В конце января 1932 года Ф. Рузвельт через посредника попытался убедить У. Херста поддержать его. Он доверительно сообщил газетному магнату, что теперь стоит против любой связи Соединенных Штатов с Лигой Наций. 31 января херстовская «Нью-Йорк америкэн» опубликовала ответ: «Если мистер Рузвельт хочет сделать заявление, что и он не интернационалист, то должен сказать это всем публично, а не частным образом только мне… Он должен публично заявить, что изменил свое мнение и теперь стоит за сохранение нашей национальной независимости, завоеванной нашими предками, что теперь он против вступления в Лигу Наций или Международный Суд… Если он не хочет публично высказать свое мнение, потому что боится нанести вред своей кандидатуре, тогда, конечно, он не имеет мужества, в то же время если частным порядком он хочет быть хорошим – и нашим и вашим, точнее, хорошим для одних и Иудой для других, – тогда, конечно, он недостоин ни общественного, ни личного доверия»3. Херст указал, что в президенты годится Дж Гарнер, уроженец Юга, лидер демократов в палате представителей.

Примерно в это время за ФДР взялся и У. Липпман.
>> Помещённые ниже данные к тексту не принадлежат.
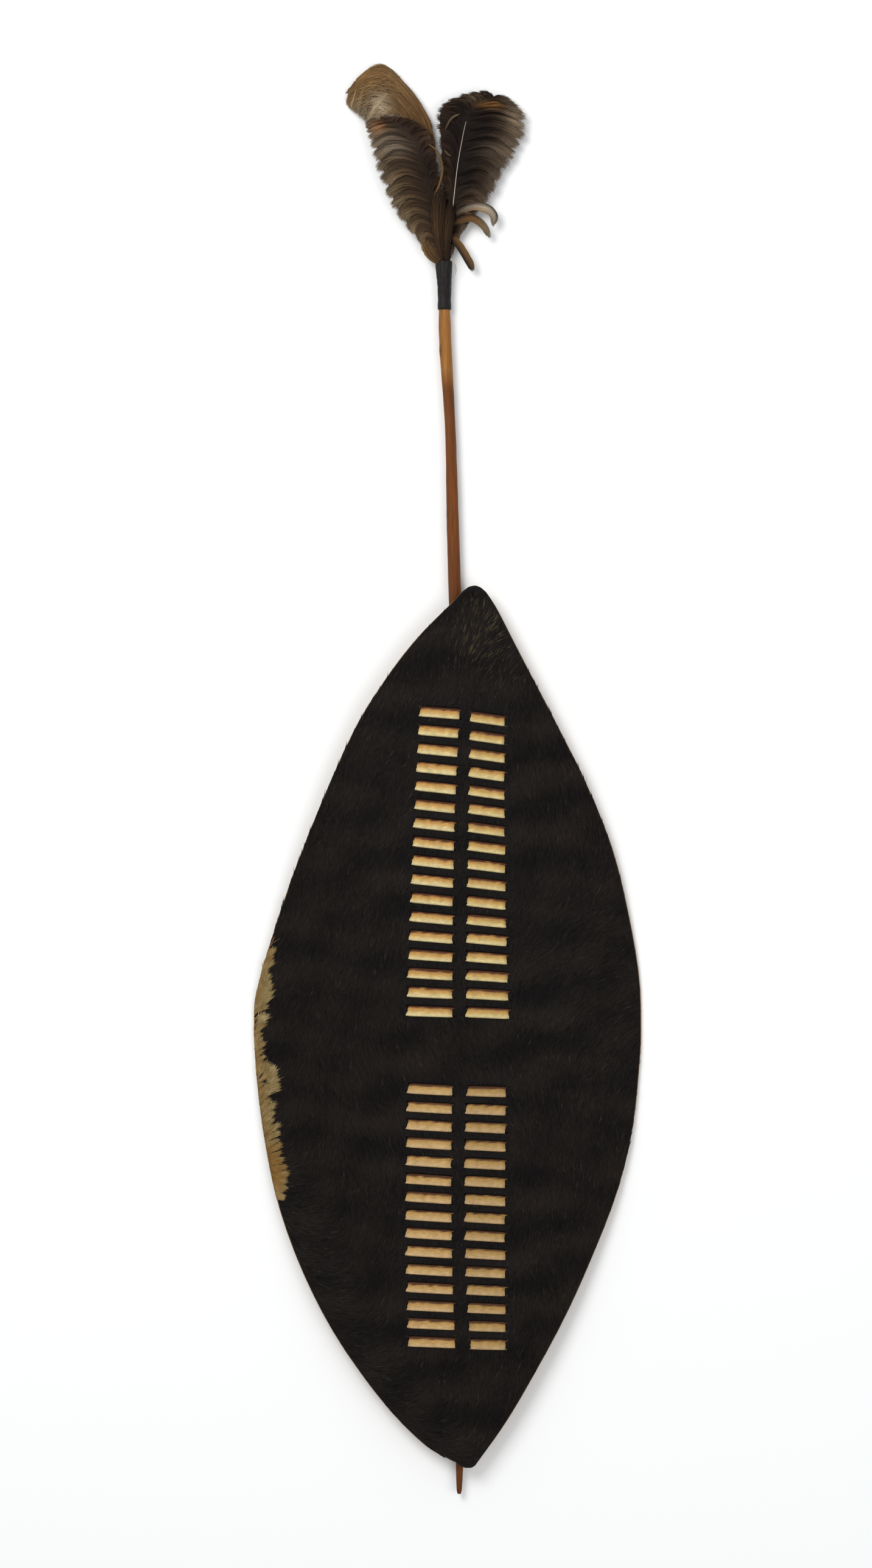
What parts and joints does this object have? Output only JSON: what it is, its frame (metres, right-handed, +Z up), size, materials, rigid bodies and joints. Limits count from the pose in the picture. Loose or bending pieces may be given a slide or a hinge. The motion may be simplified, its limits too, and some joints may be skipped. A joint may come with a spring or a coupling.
{
  "type": "hide shield",
  "caption": "Leaf-shaped hair-on cowhide shield lying face up: pale hide strips laced through its face, a wooden stick tied along its back, and ostrich plumes in a sleeve at the stick's head.",
  "frame": {"origin": "below the middle of the outline, on the surface that the shield lies on", "axes": "+X across the shield to its right as seen from the front, +Y along the stick towards the plumes, +Z up out of the hide's face"},
  "size_m": [0.409, 1.5062, 0.0242],
  "materials": {
    "hide": "black hair-on cowhide, short glossy hair on the face and raw tan skin behind",
    "lacing": "pale dried hide strip, matt",
    "stick": "scraped and handled hardwood, light at the head and dark below",
    "stick_lace": "pale rawhide thong, matt",
    "binding": "black skin shrunk on and wrinkled lengthwise, dull",
    "plume_tan": "tan ostrich plume",
    "plume_brown": "brown ostrich plume with pale tips",
    "plume_dark": "dark brown ostrich plume with grey-tan tips"
  },
  "bodies": {
    "root": {"hide": "hide", "lacing_upper_left": "lacing", "lacing_upper_right": "lacing", "lacing_lower_left": "lacing", "lacing_lower_right": "lacing", "stick": "stick", "stick_lace_1": "stick_lace", "stick_lace_2": "stick_lace", "stick_lace_3": "stick_lace", "stick_lace_4": "stick_lace", "stick_lace_5": "stick_lace", "stick_lace_6": "stick_lace", "binding_sleeve": "binding", "plume_left_tall": "plume_tan", "plume_left_short": "plume_brown", "plume_right": "plume_dark"}
  },
  "joints": []
}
Он напечатал в «Нью-Йорк геральд трибюн» серию статей, выразив настроения либералов. По мнению видного публициста, ФДР достаточно доказал умение уклоняться от точных заявлений, ибо он «принадлежит к новой, послевоенной школе политиков, которые не считают необходимым формулировать свои взгляды, если только их к этому не вынудят». Куда склонялся ФДР – влево или вправо, честно сознался Липпман, он определить не мог. «Дело в том, – извинялся публицист, – что Франклин Д. Рузвельт в высшей степени импульсивный деятель, без твердой хватки в государственных делах и без глубоких убеждений… Он приятный человек, со склонностью к филантропии, однако вовсе не опасный враг чего-либо. Он слишком любит быть приятным… Франклин Д. Рузвельт вовсе не крестоносец. Он не народный трибун. Он не враг людей богатства. Он просто приятный человек, который, не имея на то данных, очень хотел бы стать президентом»4.

Выступления партийного коллеги Херста и собрата либерала Липпмана были очень неприятны. ФДР не мог ничего придумать. Газетам вольно писать все, что вздумается! Фарли дал конструктивный совет: не читать гадких статей Липпмана по утрам, чтобы не портить настроения на весь день, а оставлять их на вечер. Рузвельт сознался, что он своим умом уже дошел до этого, «в результате сегодня утром я встал разбитым, всю ночь не смог сомкнуть глаз». Для прессы Херста домашние средства не подходили. Впервые с 1920 года ФДР пришлось обратиться к внешней политике.

2 февраля, выступая в Нью-Йорке, Рузвельт ответил Херсту. Он со всех точек зрения проанализировал деятельность Лиги, которая «стала местом для политического обсуждения исключительно европейских национальных трудностей. В этих обсуждениях США не должны принимать участие… Я против вступления Америки в Лигу Наций». Коснувшись проблемы союзнических долгов (в связи с кризисом европейские должники прекратили выплату долгов США), ФДР строго заметил: «Европа должна нам. Мы ей не должны. Поэтому мы должны созвать конференцию должников у нас, а не в Европе и потребовать соглашения». В заключение своей речи он сказал: «Высший идеал Америки требует, чтобы в строгом соответствии с принципами Вашингтона мы сохранили нашу свободу на международной арене и в то же время предложили руководство бедствующему человечеству»5.

Перемена фронта вызвала небольшую бурю среди интернационалистов и уже немногочисленных почитателей В. Вильсона. Они не были очень опасны. Куда более важным было то, что Херст отныне поддерживал его кандидатуру. Внимание избирателей всецело занимало собственное бедственное положение, и Ф. Рузвельт решил вообще не касаться проблем внешней политики, если не считать общих фраз и обсуждения тарифов. Республиканцы также тщательно избегали затрагивать внешнюю политику. Лидеры обеих партий молчаливо соглашались, что заниматься внешними делами, когда налицо кризис, – непозволительная роскошь.